Begins at the back right, going anticlockwise from one to six.

  • 1 - back  right, where the player who has just served stands.
  • 2 - front right.
  • 3 - front middle.
  • 4 - front left.
  • 5 - back  left.
  • 6 - back  middle.


  • Attack Line - the line parallel to, but three metres away from, the net, separating the front and back of the court.


  • Back court hitter - this is the person designated in the back three positions to hit the ball across the net.

  • Block - using the hands and arms to stop the ball from crossing the net. Extremely tall players find little need to jump, unlike anyone shorter than about 1.90m (6'2").

  • Blocker - someone who blocks the ball at the net.

  • Bump - a pass using both forearms, with hands joined. Used to pass balls from below the height of a player's head.


  • Calling - often when players first begin playing they are told to 'Call for the ball', an obvious requirement within a team sport. Actually getting them to do this is incredibly difficult. Calling can also refer to the team chants that occur between rallies as they try to psyche each other out. The whole team may chant '7-4-7 Zoooom' or 'Taxi' to draw attention to a spike that hits the back wall of the sports hall or 'Yooou are stuffed'2 to indicate the great block that one of their team has just performed. In truth these types of call are against the spirit of the game and many teams just call their own name at the end of a time-out3 or celebrate with high fives.

  • Combination - this is a pre-determined attacking play where two hitters jump near the same area of net. The aim is to get the opposition blocker to jump with one player, so that the second hitter has an open attack. Examples are the cross-over, piston and tandem.

  • Cross-over - a combination play where two hitters approach from different sides of the court and cross behind/in front of each other.


  • Dig - the dig is either a general defence move, where a low bump takes place to prevent a point being scored. It can also refer to the dive that takes place to try to prevent a spike from scoring.

  • Dink - see Tip.


  • Free Ball - in fact this is not winning a ball in the local raffle, but actually when the opposition attack is so weak that it should result in a perfect pass into the setter. This should provide the attacking team with the maximum chance of winning the point.


  • Hitter - surprise surprise, the person who hits the ball. For those that are fussy and point out that every player hits the ball, it is the player who hits the ball over the net.

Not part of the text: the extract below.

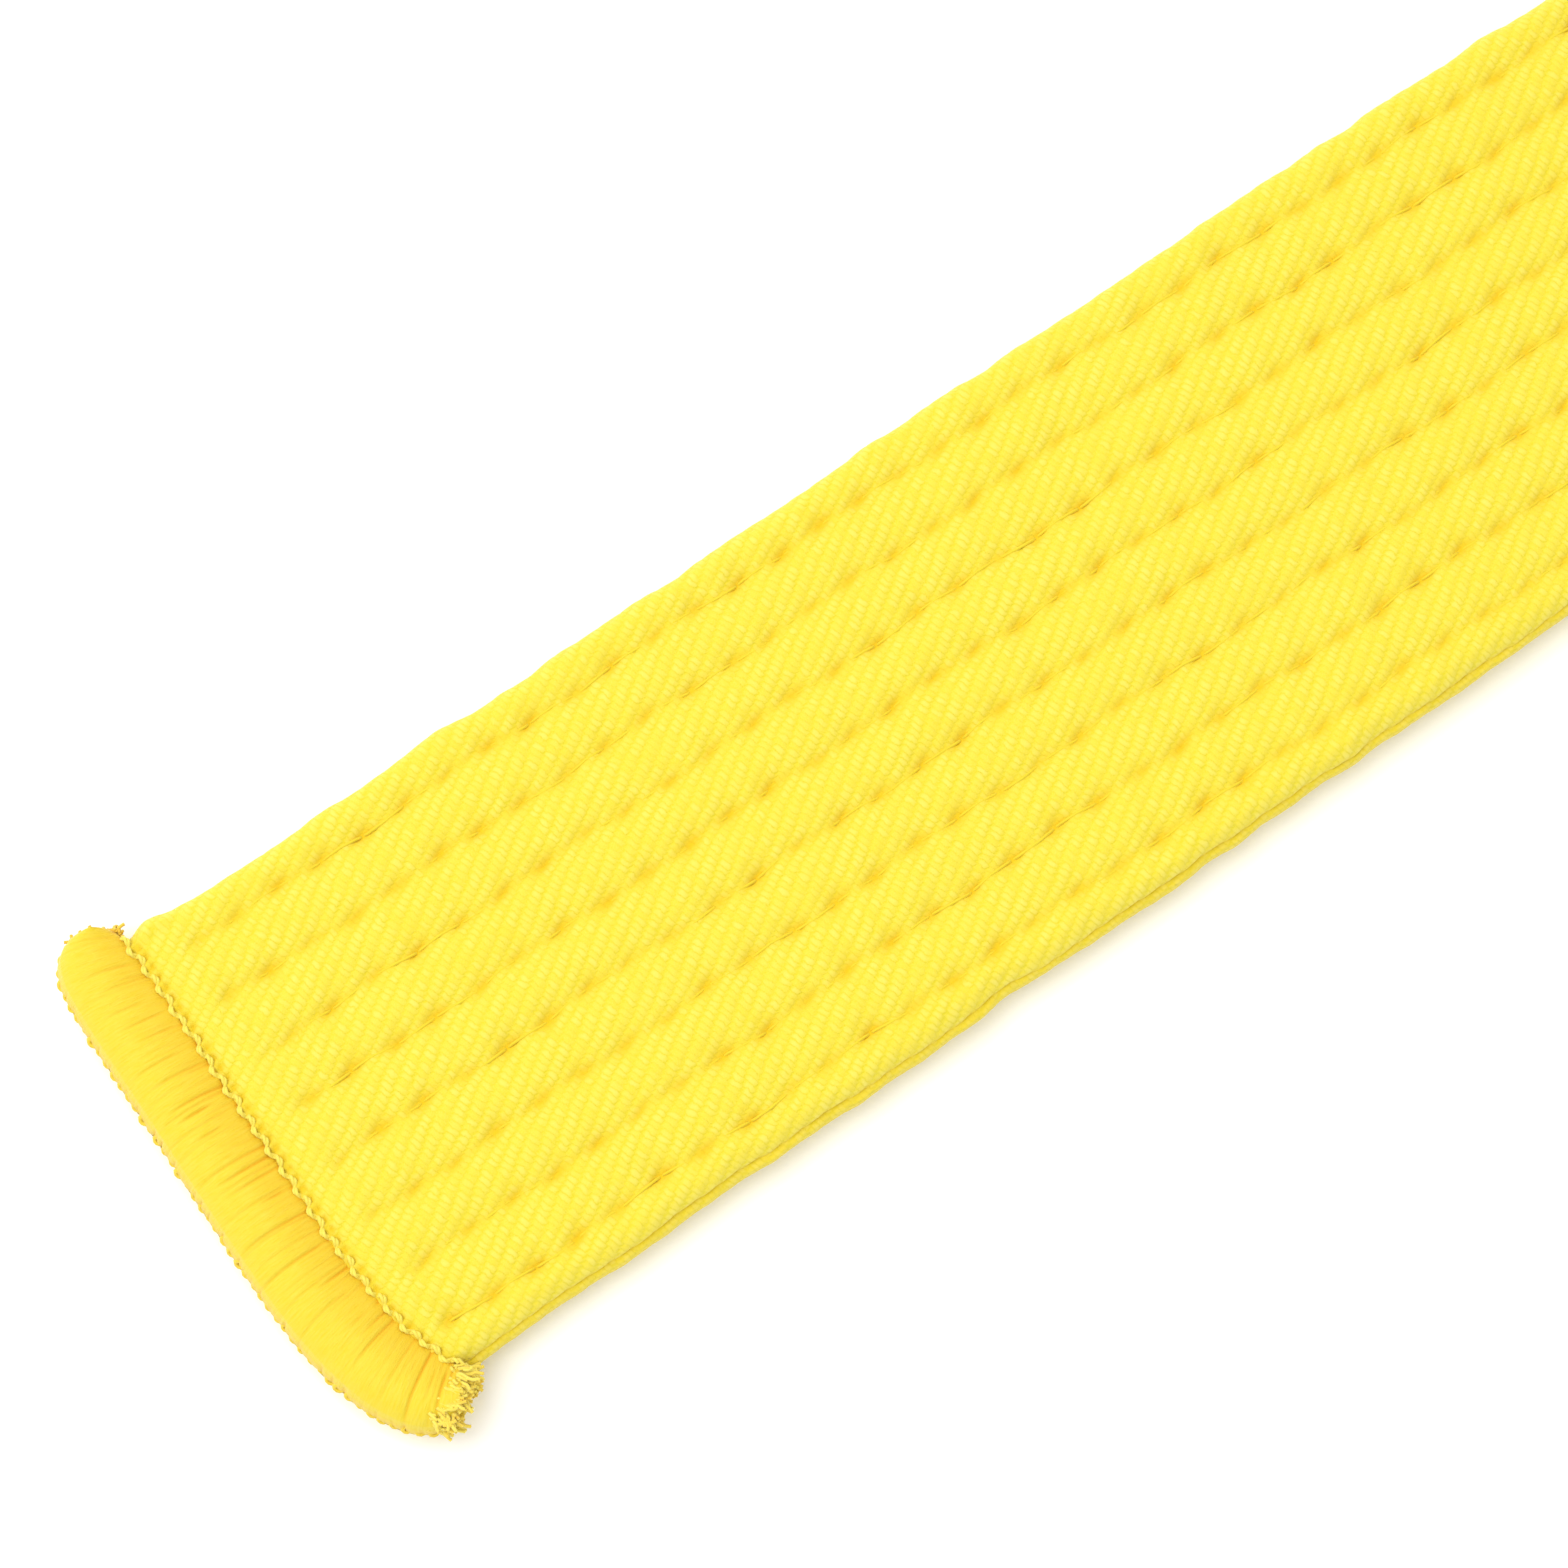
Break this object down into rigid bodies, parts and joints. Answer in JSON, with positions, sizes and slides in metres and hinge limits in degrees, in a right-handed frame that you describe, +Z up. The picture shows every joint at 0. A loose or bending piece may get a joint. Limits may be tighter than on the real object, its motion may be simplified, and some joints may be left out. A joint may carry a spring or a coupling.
{
  "type": "martial arts belt",
  "caption": "Quilted yellow cotton martial arts belt with overlocked ends, one end lying flat and the rest rolled up.",
  "frame": {"origin": "on the surface the belt lies on, under the middle of its outer box", "axes": "+X along the flat tail towards the roll, +Y across the belt, +Z up from the surface it lies on"},
  "size_m": [0.3, 0.0462, 0.1402],
  "materials": {
    "cover_twill": "matt brushed cotton twill, lemon yellow",
    "core_cotton": "matt unbleached cotton interlining",
    "sewing_thread": "spun polyester sewing thread, slight sheen",
    "wrap_thread": "soft bulked overlock thread, slight sheen",
    "wrap_needle_thread": "twisted overlock needle thread, slight sheen"
  },
  "bodies": {
    "rolled_belt": {"cover_flat_run": "cover_twill", "cover_rolled": "cover_twill", "core_ply_1_rolled": "core_cotton", "core_ply_2_rolled": "core_cotton", "needle_thread_1_rolled": "sewing_thread", "bobbin_thread_1_rolled": "sewing_thread", "needle_thread_2_rolled": "sewing_thread", "bobbin_thread_2_rolled": "sewing_thread", "needle_thread_3_rolled": "sewing_thread", "bobbin_thread_3_rolled": "sewing_thread", "needle_thread_4_rolled": "sewing_thread", "bobbin_thread_4_rolled": "sewing_thread", "needle_thread_5_rolled": "sewing_thread", "bobbin_thread_5_rolled": "sewing_thread", "needle_thread_6_rolled": "sewing_thread", "bobbin_thread_6_rolled": "sewing_thread", "needle_thread_7_rolled": "sewing_thread", "bobbin_thread_7_rolled": "sewing_thread", "needle_thread_8_rolled": "sewing_thread", "bobbin_thread_8_rolled": "sewing_thread", "inner_end_wrap_upper_looper": "wrap_thread", "inner_end_wrap_lower_looper": "wrap_thread", "inner_end_wrap_needle_thread": "wrap_needle_thread", "inner_end_thread_tail_left": "wrap_thread", "inner_end_thread_tail_right": "wrap_thread"},
    "free_tail": {"cover_tail": "cover_twill", "core_ply_1_tail": "core_cotton", "core_ply_2_tail": "core_cotton", "needle_thread_1_tail": "sewing_thread", "bobbin_thread_1_tail": "sewing_thread", "needle_thread_2_tail": "sewing_thread", "bobbin_thread_2_tail": "sewing_thread", "needle_thread_3_tail": "sewing_thread", "bobbin_thread_3_tail": "sewing_thread", "needle_thread_4_tail": "sewing_thread", "bobbin_thread_4_tail": "sewing_thread", "needle_thread_5_tail": "sewing_thread", "bobbin_thread_5_tail": "sewing_thread", "needle_thread_6_tail": "sewing_thread", "bobbin_thread_6_tail": "sewing_thread", "needle_thread_7_tail": "sewing_thread", "bobbin_thread_7_tail": "sewing_thread", "needle_thread_8_tail": "sewing_thread", "bobbin_thread_8_tail": "sewing_thread", "flat_end_wrap_upper_looper": "wrap_thread", "flat_end_wrap_lower_looper": "wrap_thread", "flat_end_wrap_needle_thread": "wrap_needle_thread", "flat_end_thread_tail_left": "wrap_thread", "flat_end_thread_tail_right": "wrap_thread"}
  },
  "joints": [
    {"name": "tail_bend", "type": "hinge", "parent": "rolled_belt", "child": "free_tail", "pos_m": [-0.05505, 0, 0.0046], "axis": [0, 1, 0], "range_deg": [0, 75]}
  ]
}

  • Libero - a specialist defensive player who wears a different shirt and can substitute onto court an unlimited number times. They many not serve, block or hit the ball above the height of the net. If they overhand volley a ball inside the three metre line, it may not be hit above the height of the net.


  • Middle player - a hitter that positions themselves in the middle of the court, just behind the attack line.


  • Outside player - a player that positions themselves on the left side of the court, on the weaker side of a setter.


  • Piston - a combination play where two hitters attack the same area of the net, but at different times. The first hitter jumps and as he begins to descend, the second hitter then jumps. The overall effect is like that of the pistons in an engine.

  • Pancake - a move used in a dig. The hands are flattened together4 allowing them to get under a very low ball.


  • Roofing - in olden times, roofing referred to a player being able to hit a ball onto the floor hard enough that it would bounce up and hit the roof. In the modern day it is a term describing a good block. Imagine a roof being made over the ball by the blocker's hand so that it cannot escape.


  • Set - the action that a setter does to prepare the ball to be hit by the hitter.

  • Setter - the second player to hit the ball. They pass the ball to the correct position for the hit, choosing both who will hit the ball and the position that they will do so from.

  • Short - a ball set a short distance to a player who is already in the air. It therefore travels a short distance in a short time.

  • Side-out - receiving service and winning the rally. In old times (pre-1998) it did not score a point.

  • Spike - the spike is the volleyball attack. After the ball is set an attacker will jump and bullet the ball downwards into the opposition's court, hopefully so quickly that they can't return it.

  • Stuff-block - a blocked ball that rebounds quickly to the floor.

  • Swing hitter - similar to an outside hitter, but whereas a swing hitter passes and hits, an outside hitter doesn't necessarily pass.


  • Tandem - a combination play where two hitters attack side by side, maybe one metre apart.

  • Time-out - a brief delay between rallies which can be called by either the coach or captain. Teams can use this time to break opposition momentum and regather their thoughts. Timeouts usually last 30 seconds.

  • Tip - an attack that is just pushed over the net by flicking the wrist. Usually results in the ball going over the top of the blockers and land just behind them. Also known as a dink or dump!

  • Tooling - when an attacker deliberately hits a ball off the block so that it ends up out of court, thereby winning the point. Cheeky!


  • Volley - using the fingers of both hands to rebound the ball. In truth it is catching and throwing the ball very quickly. Try putting your hands to together in a praying manner, then move the palms away so that only the finger tips remain in contact. Then rotate your hands above your head so that the palms are up. Finally move the fingers about an inch apart. This is the volleying position.


  • Wiping the block - see tooling.

So, you've made it to the end. Congratulations. Hopefully you've found what you were looking for, and become distracted and found some other volleyball knowledge in the process. Try taking another look through the volleyball Entries and see whether your new found volleyball mastery comes in handy. Enjoy!

1Don't worry, it's actually a rather short Entry.2The imagination of volleyballers knows no bounds.3Actually their imaginations have very small boundaries.4Like, funnily enough, a pancake.